What that means for you is simple. You’re not just collecting sights. You’re learning how to read a Roman city:

  • How roads connected spaces.
  • How public buildings supported daily life.
  • How trade and infrastructure shaped what you see.

Should You Book This Ostia Antica Tour?

Yes, I think you should book it if your priority is time-efficient, high-context sightseeing. For many people, Ostia is the kind of place where a guide turns “cool ruins” into a real understanding of Roman life. The included skip-the-line tickets and small group size make the 4 hours feel focused rather than dragged out.

Book it especially if you like archaeology but don’t want to spend your Rome hours figuring out logistics and pacing. If you don’t mind paying the small extra for train tickets and bringing your own lunch plan, the overall value is strong.

Hold off if you need full accessibility support or if you prefer totally self-guided tours where you control every minute. If that’s you, Ostia is still a worthwhile site, but you’ll want to be ready to navigate and interpret on your own.

If you’re flexible about the beach afterward, this tour can also turn into a very satisfying, two-part day: ancient city morning, coast afternoon.

FAQ

How long is the Ostia Antica tour from Rome?

The tour lasts 4 hours.

Does the tour include skip-the-line admission tickets?

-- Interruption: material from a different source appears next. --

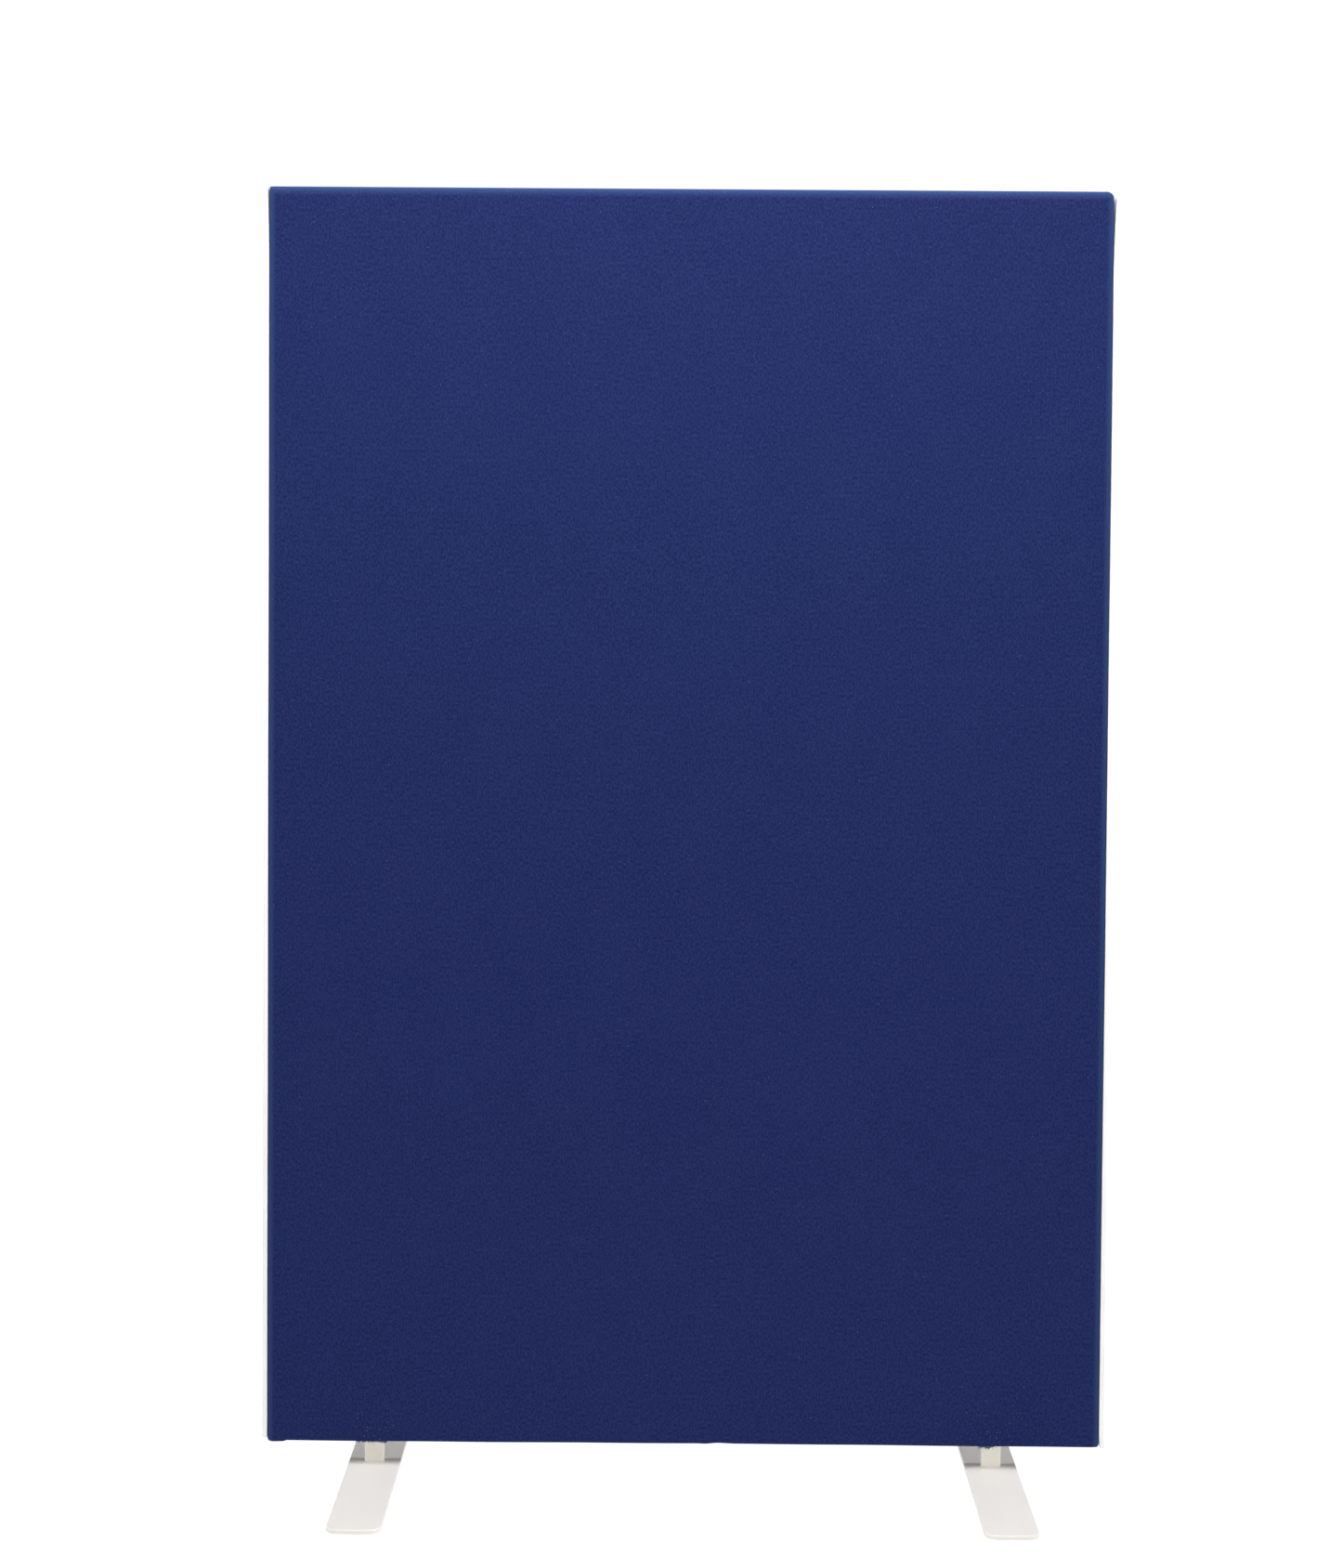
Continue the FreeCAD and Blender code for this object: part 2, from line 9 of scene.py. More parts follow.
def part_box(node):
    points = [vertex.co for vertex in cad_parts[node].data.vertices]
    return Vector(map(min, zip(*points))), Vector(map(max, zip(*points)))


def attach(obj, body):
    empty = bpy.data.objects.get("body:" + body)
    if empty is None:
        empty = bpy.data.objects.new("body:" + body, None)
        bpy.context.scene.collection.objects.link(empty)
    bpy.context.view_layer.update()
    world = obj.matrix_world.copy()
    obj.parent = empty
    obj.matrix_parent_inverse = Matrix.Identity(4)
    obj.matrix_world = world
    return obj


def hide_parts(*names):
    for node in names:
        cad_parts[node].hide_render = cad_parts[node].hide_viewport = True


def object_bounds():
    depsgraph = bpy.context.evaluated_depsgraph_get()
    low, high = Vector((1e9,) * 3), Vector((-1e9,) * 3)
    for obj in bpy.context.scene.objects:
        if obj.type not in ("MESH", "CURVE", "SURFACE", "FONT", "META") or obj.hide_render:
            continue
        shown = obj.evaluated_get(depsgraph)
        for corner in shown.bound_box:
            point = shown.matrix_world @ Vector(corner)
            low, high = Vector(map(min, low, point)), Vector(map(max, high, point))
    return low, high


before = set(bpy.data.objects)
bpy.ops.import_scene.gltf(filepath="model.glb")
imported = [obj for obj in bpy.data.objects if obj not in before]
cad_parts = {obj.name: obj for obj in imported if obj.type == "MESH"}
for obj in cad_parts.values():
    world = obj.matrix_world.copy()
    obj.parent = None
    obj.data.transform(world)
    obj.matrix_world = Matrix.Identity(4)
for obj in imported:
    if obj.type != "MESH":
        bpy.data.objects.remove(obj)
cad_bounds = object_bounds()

# Visual model of the partition wall, in metres, in the CAD's own frame.
# +X runs along the wall, -Y is the front face, +Z is up.

MM = 0.001
SIDES = {"left": -1, "right": 1}
RNG = random.Random(7)

# ---- sizes worked out from the frame ----

cover_low, cover_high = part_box("fabric_cover")
HALF_WIDTH = cover_high.x
HALF_DEPTH = cover_high.y
COVER_BOTTOM = cover_low.z
COVER_TOP = cover_high.z

# The cloth, and how its edges turn back onto the frame.
CLOTH_THICKNESS = 0.5 * MM
EDGE_WIDE = 12 * MM
EDGE_DEEP = 4 * MM
EDGE_STEPS = 8
TOP_ROUND = 13 * MM
BOTTOM_ROUND = 5 * MM
ROUND_STEPS = 7
HEM_TURNS = (1.3 * MM, 2.6 * MM, 4 * MM)

# Its two laps under the panel, the hidden one lifted off the other, and its slits.
UNDERSIDE = [y * MM for y in (-7, -4, -2, 0, 2, 4)]
LAP = 4 * MM
LAP_LIFT = 0.6 * MM
LAP_SLOPE = 3 * MM
SLIT_SPARE = 2 * MM

# How it hangs: thinner towards its edges, below the frame, and drawn up by the staples.
PILLOW = 0.5 * MM
PILLOW_WIDE = 34 * MM
SAG = 2 * MM
STAPLE_PULL = 0.3 * MM
STAPLE_REACH = (7 * MM, 3 * MM)
STAPLE_GAP = 30 * MM
SLACK = 0.30 * MM
RIPPLE = 0.10 * MM

# How far in from each side its outline rounds off, and how far it falls there.
TOP_LEFT = (1.2 * MM, 1.2 * MM)
TOP_RIGHT = (11 * MM, 9 * MM)
BOTTOM_LEFT = (4.5 * MM, 4.5 * MM)
BOTTOM_RIGHT = (2 * MM, 2 * MM)

# The tuck that bags at its lower left corner: how wide it is and how far it hangs and
# swells, with the places, in from the corner, where it hangs lowest and swells most.
TUCK_WIDE = 29 * MM
TUCK_SLOPE = 7 * MM
TUCK_DROP = 2.2 * MM
TUCK_LOWEST = 8 * MM
TUCK_SWELL = 1.1 * MM
TUCK_BELLY = (12 * MM, 8 * MM)
TUCK_SPREAD = 14 * MM

# The crease in its lower edge, as (rise, place along the wall, spread) of each part.
CREASE = ((0.9 * MM, 52 * MM, 13 * MM), (-0.5 * MM, 33 * MM, 8 * MM))
CREASE_SPAN = (20 * MM, 80 * MM)

# How fine its mesh is.
COLUMN_STEP = 8 * MM
COLUMN_SPARE = 2.5 * MM
ROW_STEP = 18 * MM


# ---- small helpers ----


def ease(value):
    """A smooth step from 0 to 1 as the value goes from 0 to 1."""
    value = min(max(value, 0.0), 1.0)
    return value * value * (3 - 2 * value)


def hump(value, middle, spread):
    """A bell of height 1."""
    return math.exp(-(((value - middle) / spread) ** 2))


def evenly(low, high, count):
    """So many numbers from low to high, at equal steps."""
    return [low + (high - low) * i / (count - 1) for i in range(count)]


def corner_drop(distance, wide, tall):
    """How far an outline has fallen at a distance in from a rounded corner's side."""
    if distance >= wide:
        return 0.0
    return tall * (1 - math.sqrt(1 - (1 - distance / wide) ** 2))


def make_object(name, vertices, faces, material, flat=False):
    """A mesh object in the scene, smooth unless it is flat."""
    mesh = bpy.data.meshes.new(name)
    mesh.from_pydata([tuple(v) for v in vertices], [], faces)
    mesh.validate()
    mesh.update()
    for polygon in mesh.polygons:
        polygon.use_smooth = not flat
    mesh.materials.append(material)
    piece = bpy.data.objects.new(name, mesh)
    bpy.context.scene.collection.objects.link(piece)
    return piece


def outward(piece):
    """Makes every face of a closed piece point outwards."""
    work = bmesh.new()
    work.from_mesh(piece.data)
    bmesh.ops.recalc_face_normals(work, faces=work.faces)
    work.to_mesh(piece.data)
    work.free()


def column_faces(count, rings):
    """Quads between each closed ring of points and the next, and a face at both ends."""
    faces = []
    for ring in range(rings - 1):
        base = ring * count
        for i in range(count):
            j = (i + 1) % count
            faces.append((base + i, base + j, base + count + j, base + count + i))
    faces.append(tuple(reversed(range(count))))
    faces.append(tuple(range(count * (rings - 1), count * rings)))
    return faces


def rounded_outline(corners, steps=5):
    """A closed outline from (x, y, radius) corners, each turned as an arc."""
    outline = []
    for index, (x, y, radius) in enumerate(corners):
        here = Vector((x, y))
        before = (Vector(corners[index - 1][:2]) - here).normalized()
        after = (Vector(corners[(index + 1) % len(corners)][:2]) - here).normalized()
        if radius == 0:
            outline.append(here)
            continue
        half_angle = before.angle(after) / 2
        reach = radius / math.tan(half_angle)
        middle = here + (before + after).normalized() * (radius / math.sin(half_angle))
        start = here + before * reach - middle
        end = here + after * reach - middle
        between = [start.lerp(end, k / steps).normalized() * radius for k in range(1, steps)]
        outline += [middle + arm for arm in [start, *between, end]]
    return outline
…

Yes. Skip-the-line admission tickets are included.

Where do I meet the guide in Rome?

Meet your guide at Piazzale Ostiense, 9, outside the Piramide Metro station near Cafe Piramide, under the BAR T sign. The guide will be holding an E&D Tours sign.

Are train tickets included?

Train tickets are not included. The train ticket costs €3.

Is lunch included during the tour?

No. There is a short lunch break, but it’s at your own expense.

Does the tour run in bad weather?

Yes. It runs in all weather conditions, so dress accordingly.

Is this tour wheelchair accessible?

No. It is not suitable for wheelchair users.